AIM OF THE EXERCISE: Can the data below be set down again exactly, line for line?

MATERIAL PROVIDED:
◆ ◆ ◆ ◆ ◆

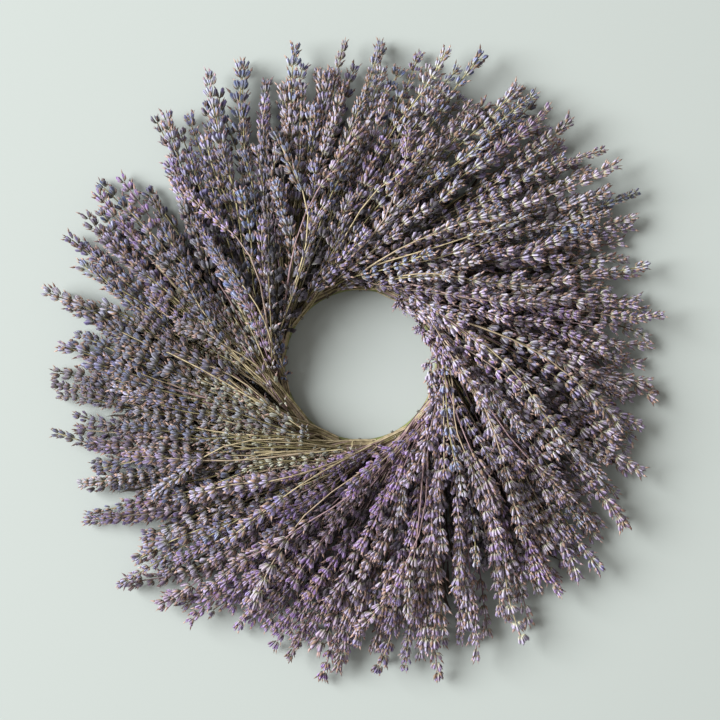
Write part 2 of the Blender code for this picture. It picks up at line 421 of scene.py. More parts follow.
def add_sprig(stems, sprig, tie, habit, finish, rng, arch=0.0):
    """One stem from its cut end to the tip of its spike, raised by arch on its way there."""
    sprig = parted(sprig)
    side, up = sprig.side * BOUND_WIDER, sprig.up * BOUND_THICKER
    spike = sprig.tip - sprig.base
    way = spike.normalized()
    heading = bar_heading(tie)
    reach = (sprig.base - sprig.root).length
    points = bound_part(tie, side, up, rng)
    start = bar_point(tie, FREE_FROM if reach > SHORT_STEM else SHORT_FREE_FROM, side, up)
    points = [p for p in points if (p - start).dot(heading) < -1 * MM]
    first = start + heading * reach * 0.3 + Vector((0, 0, arch))
    points += bezier(start, first, sprig.base - way * reach * 0.4, sprig.base, STEM_POINTS)
    bound = len(points)
    across = way.cross(Vector((0, 0, 1))).normalized()
    bend = across * rng.uniform(-1, 1) * SPIKE_BEND
    bend += Vector((0, 0, rng.uniform(-0.5, 1) * SPIKE_BEND))
    sizes, spreads = [0.0] * bound, [0.0] * bound
    grow = rng.uniform(0.84, 1.26)
    for place, size, spread in whorls_of(habit, grow, rng):
        points.append(sprig.base + spike * place + bend * math.sin(math.pi * max(place, 0)))
        sizes.append(size * sprig.swell * grow)
        spreads.append(spread)
    thick = [STEM_RADIUS * rng.uniform(0.75, 1.1)] * (bound - 2)
    thick += [AXIS_RADIUS] * (len(points) - len(thick))
    # Each point carries the habit's state, with the painted shade that darkens spikes under the others
    state = {name: float(getattr(habit, name)) for name in ("calyces", "plain", "stripped", "deep")}
    stems.add(points, thick=thick, whorl=sizes, spread=spreads, **state, **finish)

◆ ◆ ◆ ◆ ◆

SOLUTION:
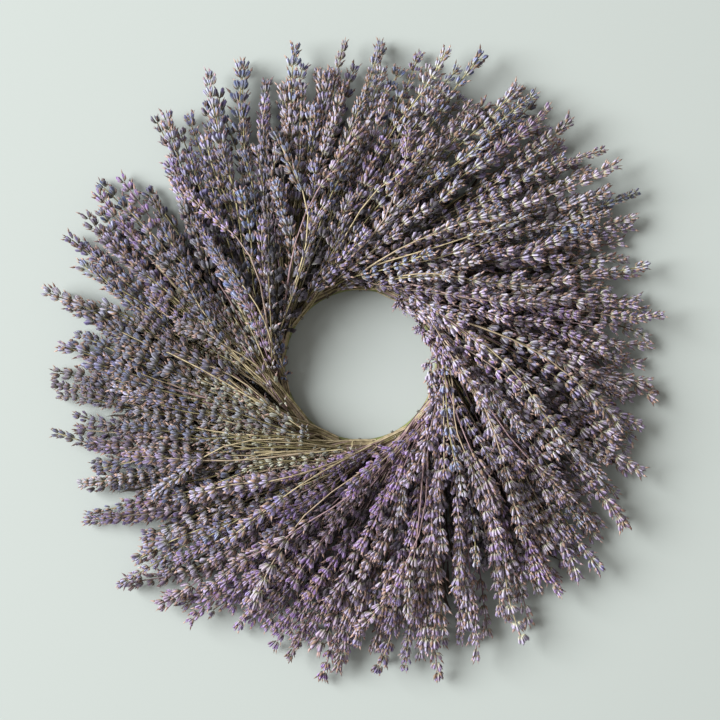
Write part 2 of the Blender code for this picture. It picks up at line 421 of scene.py. More parts follow.
def add_sprig(stems, sprig, tie, habit, finish, rng, arch=0.0):
    """One stem from its cut end to the tip of its spike, raised by arch on its way there."""
    sprig = parted(sprig)
    side, up = sprig.side * BOUND_WIDER, sprig.up * BOUND_THICKER
    spike = sprig.tip - sprig.base
    way = spike.normalized()
    heading = bar_heading(tie)
    reach = (sprig.base - sprig.root).length
    points = bound_part(tie, side, up, rng)
    start = bar_point(tie, FREE_FROM if reach > SHORT_STEM else SHORT_FREE_FROM, side, up)
    points = [p for p in points if (p - start).dot(heading) < -1 * MM]
    first = start + heading * reach * 0.3 + Vector((0, 0, arch))
    points += bezier(start, first, sprig.base - way * reach * 0.4, sprig.base, STEM_POINTS)
    bound = len(points)
    across = way.cross(Vector((0, 0, 1))).normalized()
    bend = across * rng.uniform(-1, 1) * SPIKE_BEND
    bend += Vector((0, 0, rng.uniform(-0.5, 1) * SPIKE_BEND))
    sizes, spreads = [0.0] * bound, [0.0] * bound
    grow = rng.uniform(0.84, 1.26)
    for place, size, spread in whorls_of(habit, grow, rng):
        points.append(sprig.base + spike * place + bend * math.sin(math.pi * max(place, 0)))
        sizes.append(size * sprig.swell * grow)
        spreads.append(spread)
    thick = [STEM_RADIUS * rng.uniform(0.75, 1.1)] * (bound - 2)
    thick += [AXIS_RADIUS] * (len(points) - len(thick))
    # Each point carries the habit's state, with the painted shade that darkens spikes under the others
    state = {name: float(getattr(habit, name)) for name in ("calyces", "plain", "stripped", "deep")}
    stems.add(points, thick=thick, whorl=sizes, spread=spreads, **state, **finish)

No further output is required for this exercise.